Make sure you have the latest Hive trunk by running `svn up` in your Hive directory. More detailed instructions on downloading and setting up Hive can be found at [[http://wiki.apache.org/hadoop/Hive/GettingStarted | Getting Started ]]. Your local copy of Hive should work by running `build/dist/bin/hive` from the Hive root directory, and you should have some tables of data loaded into your local instance for testing whatever UDAF you have in mind. For this example, assume that a table called `normal` exists with a single `double` column called `val`, containing a large number of random number drawn from the standard normal distribution.

The files we will be editing or creating are as follows, relative to the Hive root:

|| `ql/src/java/org/apache/hadoop/hive/ql/udf/generic/GenericUDAFHistogram.java` |||| the main source file, to be created by you.||
|| `ql/src/java/org/apache/hadoop/hive/ql/exec/FunctionRegistry.java` |||| the function registry source file, to be edited by you to register our new `histogram()` UDAF into Hive's built-in function list.||
|| `ql/src/test/queries/clientpositive/udaf_histogram.q` |||| a file of sample queries for testing `histogram()` on sample data, to be created by you.||
|| `ql/src/test/results/clientpositive/udaf_histogram.q.out` |||| the expected output from your sample queries, to be created by `ant` in a later step. ||
|| `ql/src/test/results/clientpositive/show_functions.q.out` |||| the expected output from the SHOW FUNCTIONS Hive query. Since we're adding a new `histogram()` function, this expected output will change to reflect the new function. This file will be modified by `ant` in a later step. ||

== Writing the source ==

As stated above, create a new file called `ql/src/java/org/apache/hadoop/hive/ql/udf/generic/GenericUDAFHistogram.java`, relative to the Hive root directory. Please see the `ql/src/java/org/apache/hadoop/hive/ql/udf/generic/GenericUDAFHistogramNumeric.java` for a detailed example of a UDAF.

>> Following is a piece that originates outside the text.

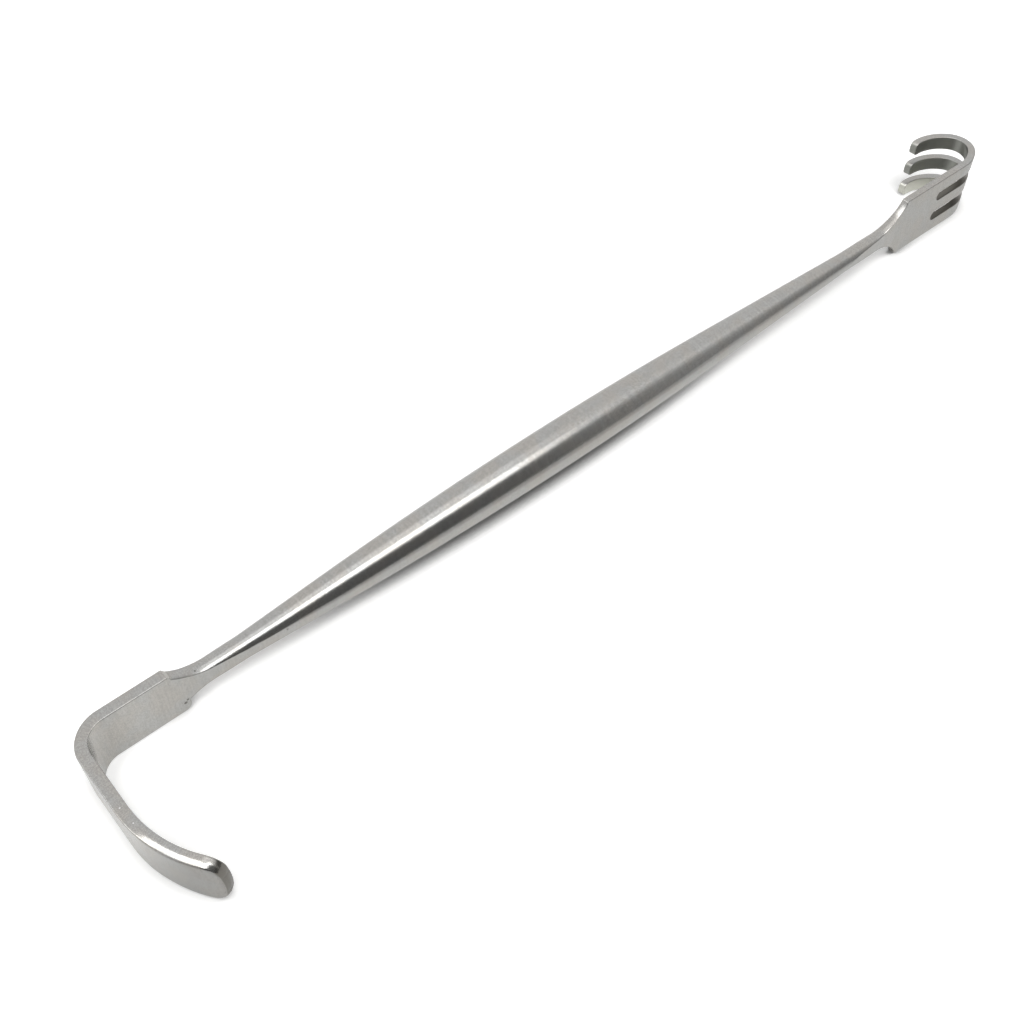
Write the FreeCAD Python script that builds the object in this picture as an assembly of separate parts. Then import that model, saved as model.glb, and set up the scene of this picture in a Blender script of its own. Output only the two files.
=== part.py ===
import FreeCAD, Part
import math
import os

# Double-ended hand-held retractor, one forging of stainless steel, sizes in mm.
# It lies on its side as it rests on a table: X runs along the handle from the
# blade to the rake, the blade hooks towards -Y, the rake towards +Y, and the
# widths of blade and rake stand along Z. The sizes below are taken from the
# outside of the blade's leg, at X = 0, with the handle's axis along Y = Z = 0.

# overall
overall_length = 160.0

# handle: a slender round spindle, thickest a little before its middle
belly_x = 70.2
belly_radius = 3.05

# from the belly's middle to where each straight taper, run on, is as thick as it
blade_taper_apex = 18.4
rake_taper_apex = 13.2

# necks and the flares from them out to the flat ends
blade_neck_radius = 1.45
blade_neck_length = 4.2
rake_neck_radius = 1.38
rake_neck_length = 6.75
flare_radius = 7.2
blade_flare_start_x = 17.4
rake_flare_run = 5.9

# flats ground on the front and back of each neck
facet_slope = 0.068
rake_facet_run = 1.0

# blade: a plate that turns into a leg and ends in a curved lip
blade_width = 7.75
blade_thickness = 1.45
blade_corner_radius = 3.66
leg_straight = 7.44
lip_radius = 17.3
lip_length = 13.1
lip_corner_radius = 2.3
blade_edge_radius = 0.2

# shoulders of the blade plate at its neck
upper_shoulder_x = 12.2
upper_shoulder_drop = 0.9
upper_shoulder_run = 0.6
lower_shoulder_x = 13.9
lower_shoulder_radius = 1.0

# rake: a plate split by two slots into three prongs that hook back
rake_width = 9.75
rake_thickness = 1.12
rake_length = 20.05
prong_count = 3
slot_width = 1.63
slot_length = 11.9
easy_bend_radius = 6.36
easy_bend_angle = 41.0
tight_bend_radius = 3.2
tight_bend_angle = 89.6
hook_radius = 6.69
hook_angle = 57.2
prong_tip_radius = 0.8
rake_edge_radius = 0.12

# room for cutters to pass the metal
clear = 2.0

# where the rake and its flare begin
rake_shoulder_x = overall_length - rake_length
rake_flare_start_x = rake_shoulder_x - rake_flare_run


def point(x, y, z=0.0):
    return FreeCAD.Vector(x, y, z)


def line(a, b):
    return Part.makeLine(a, b)


def loop(corners):
    """Straight edges from corner to corner and back to the first."""
    edges = []
    for here, there in zip(corners, corners[1:] + corners[:1]):
        edges.append(line(here, there))
    return edges


def filled(edges):
    """Flat face inside a closed run of edges."""
    return Part.Face(Part.Wire(Part.__sortEdges__(edges)))


def slab(face, height):
    """Face in the XY plane pulled out evenly above and below it."""
    face.translate(point(0, 0, -height / 2.0))
    return face.extrude(point(0, 0, height))


def left_of(heading):
    """Unit step to the left of a heading in degrees from +X."""
    turn = math.radians(heading)
    return point(-math.sin(turn), math.cos(turn))


def bent_strip(start, heading, stretches, thickness):
    """Edge-on outline of a strip that runs straight and bends to its left.

    Each stretch is (0, length) for a straight run or (radius, degrees) for a
    bend about its middle line. Gives the edges and the middle of the far end.
    """
    half = thickness / 2.0
    place = start
    edges = [line(place + left_of(heading) * half, place - left_of(heading) * half)]
    for radius, amount in stretches:
        side = left_of(heading)
        if radius == 0:
            end = place + side.cross(point(0, 0, 1)) * amount
            edges.append(line(place + side * half, end + side * half))
            edges.append(line(place - side * half, end - side * half))
        else:
            centre = place + side * radius
            for rim in (radius - half, radius + half):
                curve = [centre - left_of(heading + amount * share) * rim for share in (0.0, 0.5, 1.0)]
                edges.append(Part.Arc(*curve).toShape())
            heading += amount
            end = centre - left_of(heading) * radius
        place = end
    edges.append(line(place + left_of(heading) * half, place - left_of(heading) * half))
    return edges, place


def curve_through(x_from, x_to, height_at):
    """Arc through three points of a profile, with its two ends."""
    curve = []
    for x in (x_from, (x_from + x_to) / 2.0, x_to):
        curve.append(point(x, height_at(x)))
    return Part.Arc(*curve).toShape(), curve[0], curve[2]


def flare(neck_radius, start_x, end_x):
    """Concave arc that leaves the neck level and climbs to the shoulder."""
    def height(x):
        rise = flare_radius - math.sqrt(flare_radius ** 2 - (x - start_x) ** 2)
        return neck_radius + rise
    return curve_through(start_x, end_x, height)


def half_spindle(foot, apex):
    """Profile from the thickest point along a long arc and a straight taper.

    The taper ends at its foot on the neck, and its line meets the level line
    through the thickest point at the apex.
    """
    run = foot.x - belly_x
    side = math.copysign(1.0, run)
    slope = math.atan((belly_radius - foot.y) / (abs(run) - apex))
    curve_radius = apex / math.tan(slope / 2.0)
    curve = []
    for angle in (0.0, slope / 2.0, slope):
        drop = curve_radius * (1.0 - math.cos(angle))
        curve.append(point(belly_x + side * curve_radius * math.sin(angle), belly_radius - drop))
    return [Part.Arc(*curve).toShape(), line(curve[2], foot)]


def blade_flare_end_x():
    """Where the blade's flare ends, inside the slanted upper shoulder."""
    return upper_shoulder_x + upper_shoulder_run / 2.0


def spindle():
    """Handle with both necks and flares, turned about the X axis."""
    left_x = blade_flare_end_x()
    right_x = rake_shoulder_x
    left_flare, left_low, left_top = flare(blade_neck_radius, blade_flare_start_x, left_x)
    right_flare, right_low, right_top = flare(rake_neck_radius, rake_flare_start_x, right_x)
    left_foot = left_low + point(blade_neck_length, 0)
    right_foot = right_low - point(rake_neck_length, 0)
    edges = [
        left_flare,
        line(left_low, left_foot),
        line(right_foot, right_low),
        right_flare,
        line(right_top, point(right_x, 0)),
        line(point(right_x, 0), point(left_x, 0)),
        line(point(left_x, 0), left_top),
    ]
    edges += half_spindle(left_foot, blade_taper_apex)
    edges += half_spindle(right_foot, rake_taper_apex)
    return filled(edges).revolve(point(0, 0), point(1, 0), 360.0)


def facet_cutter(shoulder_x, flat_end_x, thickness, side):
    """Space ground away on a neck: level with the plate, then climbing clear of the handle."""
    half = thickness / 2.0
    length = belly_radius / facet_slope
    far_x = flat_end_x + side * length
    behind_x = shoulder_x - side * clear
    top = half + rake_width
    corners = [
        point(behind_x, half),
        point(flat_end_x, half),
        point(far_x, half + belly_radius),
        point(far_x, top),
        point(behind_x, top),
    ]
    return slab(filled(loop(corners)), rake_width + 2.0 * clear)


def ground_spindle():
    """Spindle with the four flats ground on its two necks."""
    body = spindle()
    blade_cut = facet_cutter(blade_flare_end_x(), lower_shoulder_x, blade_thickness, 1)
    rake_cut = facet_cutter(rake_shoulder_x, rake_shoulder_x - rake_facet_run, rake_thickness, -1)
    for cutter in (blade_cut, rake_cut):
        body = body.cut(cutter)
        body = body.cut(cutter.mirror(point(0, 0), point(0, 1)))
    return body


def edges_near(solid, place, reach=0.05):
    """Edges whose middle lies close to a place."""
    found = []
    for edge in solid.Edges:
        middle = edge.valueAt((edge.FirstParameter + edge.LastParameter) / 2.0)
        if middle.distanceToPoint(place) < reach:
            found.append(edge)
    return found


def is_sharp(solid, edge, middle):
    """True where the two faces that meet at an edge turn a corner."""
    normals = []
    for face in solid.ancestorsOfType(edge, Part.Face):
        u, v = face.Surface.parameter(middle)
        normals.append(face.normalAt(u, v))
    return len(normals) == 2 and normals[0].getAngle(normals[1]) > 0.2


def sharp_edges_outside(solid, hidden):
    """Sharp edges that stay in sight once the solid is joined to the hidden one."""
    found = []
    for edge in solid.Edges:
        middle = edge.valueAt((edge.FirstParameter + edge.LastParameter) / 2.0)
        if is_sharp(solid, edge, middle) and not hidden.isInside(middle, 0.001, True):
            found.append(edge)
    return found


def round_corners(solid, tip, heights, radius):
    """Solid with the upright corners of a strip's end rounded in its width."""
    for height in heights:
        corner = tip + point(0, 0, height)
        solid = solid.makeFillet(radius, edges_near(solid, corner))
    return solid


def upper_shoulder_cutter():
    """Space above the neck, behind the small slanted step of the plate."""
    half = blade_width / 2.0
    foot = point(upper_shoulder_x + upper_shoulder_run, 0, half - upper_shoulder_drop)
    end_x = lower_shoulder_x + clear
    corners = [
        point(upper_shoulder_x, 0, half),
        foot,
        point(lower_shoulder_x, 0, blade_neck_radius),
        point(end_x, 0, blade_neck_radius),
        point(end_x, 0, half + clear),
        point(upper_shoulder_x, 0, half + clear),
    ]
    face = filled(loop(corners))
    face.translate(point(0, -blade_thickness, 0))
    return face.extrude(point(0, 2.0 * blade_thickness, 0))


def blade():
    """Plate, corner, leg and lip in one, with shoulders and rounded edges."""
    half = blade_width / 2.0
    plate_length = lower_shoulder_x - blade_corner_radius - blade_thickness / 2.0
    stretches = [
        (0, plate_length),
        (blade_corner_radius, 90.0),
        (0, leg_straight),
        (lip_radius, math.degrees(lip_length / lip_radius)),
    ]
    edges, tip = bent_strip(point(lower_shoulder_x, 0), 180.0, stretches, blade_thickness)
    body = slab(filled(edges), blade_width)
    body = body.cut(upper_shoulder_cutter())
    body = round_corners(body, point(lower_shoulder_x, 0), [-half], lower_shoulder_radius)
    body = round_corners(body, tip, [-half, half], lip_corner_radius)
    leg_y = -blade_corner_radius - leg_straight / 2.0
    rims = edges_near(body, point(0, leg_y, half)) + edges_near(body, point(blade_thickness, leg_y, half))
    return body.makeFillet(blade_edge_radius, rims)


def prong_width():
    return (rake_width - (prong_count - 1) * slot_width) / prong_count


def prong_heights():
    """Heights of the middles of the prongs, lowest first."""
    pitch = prong_width() + slot_width
    lowest = (prong_width() - rake_width) / 2.0
    return [lowest + pitch * number for number in range(prong_count)]


def slot_cutter(height):
    """Slot with a rounded inner end, open at the tips of the prongs."""
    radius = slot_width / 2.0
    depth = overall_length
    start = point(overall_length - slot_length + radius, -depth / 2.0, height)
    round_end = Part.makeCylinder(radius, depth, start, point(0, 1, 0))
    channel = Part.makeBox(slot_length, depth, slot_width, start - point(0, 0, radius))
    return round_end.fuse(channel)


def rake(neck):
    """Plate with its slots, the hooked prongs and their blunt tips."""
    turn = math.sin(math.radians(easy_bend_angle))
    reach = easy_bend_radius * turn + tight_bend_radius * (1.0 - turn) + rake_thickness / 2.0
    stretches = [
        (0, overall_length - reach - rake_shoulder_x),
        (easy_bend_radius, easy_bend_angle),
        (tight_bend_radius, tight_bend_angle),
        (hook_radius, hook_angle),
    ]
    edges, tip = bent_strip(point(rake_shoulder_x, 0), 0.0, stretches, rake_thickness)
    body = slab(filled(edges), rake_width)
    heights = prong_heights()
    for below, above in zip(heights, heights[1:]):
        body = body.cut(slot_cutter((below + above) / 2.0))
    half = prong_width() / 2.0
    for height in heights:
        body = round_corners(body, tip, [height - half, height + half], prong_tip_radius)
    return body.makeFillet(rake_edge_radius, sharp_edges_outside(body, neck))


def rest_angle():
    """Tilt of the handle when the lower edges of blade and rake touch a table."""
    rise = (rake_width - blade_width) / 2.0
    return math.degrees(math.asin(rise / rake_shoulder_x))


def retractor():
    """The whole forging, laid on its side as it rests on a table."""
    neck = ground_spindle()
    body = neck.fuse([blade(), rake(neck)]).removeSplitter()
    body.rotate(point(0, 0), point(0, 1, 0), -rest_angle())
    box = body.optimalBoundingBox(False, False)
    body.translate(point(-box.Center.x, -box.Center.y, -box.ZMin))
    return body.Solids[0]


os.makedirs("parts", exist_ok=True)
retractor().exportStep("parts/retractor.step")
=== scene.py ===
"""Looks of a double-ended hand-held surgical retractor: one forging of satin-ground stainless steel.

The whole instrument is drawn first as a flat pattern, straight along its handle, and then bent:
X runs along the handle's axis from the blade's lip to the prongs' tips, N is the way through the
thickness of the plates, and Z goes across their width. Sizes are millimetres until the last step.
"""

import logging
import math
from collections.abc import Callable
from dataclasses import dataclass, field
from enum import Enum
from functools import partial
from typing import Any

import bpy
import numpy as np
from mathutils import Matrix, Vector


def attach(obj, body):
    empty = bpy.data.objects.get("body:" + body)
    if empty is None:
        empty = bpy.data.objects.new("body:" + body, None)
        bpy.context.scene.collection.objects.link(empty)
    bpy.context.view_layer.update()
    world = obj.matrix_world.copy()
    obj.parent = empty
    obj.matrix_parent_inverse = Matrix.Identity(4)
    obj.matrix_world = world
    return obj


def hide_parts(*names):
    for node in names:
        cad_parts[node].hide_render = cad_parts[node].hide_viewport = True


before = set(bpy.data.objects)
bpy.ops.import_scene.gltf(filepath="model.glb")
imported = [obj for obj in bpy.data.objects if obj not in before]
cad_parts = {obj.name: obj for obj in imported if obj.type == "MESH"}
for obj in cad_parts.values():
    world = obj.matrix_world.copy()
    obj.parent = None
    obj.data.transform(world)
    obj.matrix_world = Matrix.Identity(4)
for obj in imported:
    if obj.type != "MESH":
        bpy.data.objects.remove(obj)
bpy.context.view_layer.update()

MM = 0.001
TINY = 1e-9
NODE = "retractor"
WHITE = (1.0, 1.0, 1.0, 1.0)

# Shader nodes with their settings. SMOOTH takes a value, the places where its span starts and ends,
# which may fall, and the results at both, as a Fade has them in one. COLOURS and NUMBERS take a
# share, and what is mixed by it.
SMOOTH = ("MapRange", {"interpolation_type": "SMOOTHSTEP"})
COLOURS = ("Mix", {"data_type": "RGBA"})
NUMBERS = ("Mix", {"data_type": "FLOAT"})
PLUS = ("Math", {"operation": "ADD"})
MINUS = ("Math", {"operation": "SUBTRACT"})
TIMES = ("Math", {"operation": "MULTIPLY"})
TIMES_PLUS = ("Math", {"operation": "MULTIPLY_ADD"})
SMALLER = ("Math", {"operation": "MINIMUM"})
LARGER = ("Math", {"operation": "MAXIMUM"})
SIZE_OF = ("Math", {"operation": "ABSOLUTE"})
ROOT = ("Math", {"operation": "SQRT"})
LENGTH = ("VectorMath", {"operation": "LENGTH"})
DISTANCE = ("VectorMath", {"operation": "DISTANCE"})
DOT = ("VectorMath", {"operation": "DOT_PRODUCT"})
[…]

== Modifying the function registry ==

== Creating the tests ==

== Compiling, testing ==

= Checklist for open source submission =

 * Create an account on the [[ https://issues.apache.org/jira/browse/HIVE | Hive JIRA ]], create an issue for your new patch under the `Query Processor` component. Solicit discussion, incorporate feedback.
 * Create your UDAF, integrate it into your local Hive copy.
 * Run `ant package` from the Hive root to compile Hive and your new UDAF.
 * Create `.q` tests and their corresponding `.q.out` output.
 * Modify the function registry if adding a new function.
 * Run `ant checkstyle`, ensure that your source files conform to the coding convention.
 * Run `ant test`, ensure that tests pass.
 * Run `svn up`, ensure no conflicts with the main repository.
 * Run `svn add` for whatever new files you have created.
 * Ensure that you have added `.q` and `.q.out` tests.
 * Ensure that you have run the `.q` tests for all new functionality.
 * If adding a new UDAF, ensure that `show_functions.q.out` has been updated.
 * Run `svn diff > HIVE-NNNN.1.patch` from the Hive root directory, where NNNN is the issue number the JIRA has assigned to you.
 * Attach your file to the JIRA issue, describe your patch in the comments section.
 * Ask for a code review in the comments.
 * Click '''Submit patch''' on your issue after you have completed the steps above.
 * It is also advisable to '''watch''' your issue to monitor new comments.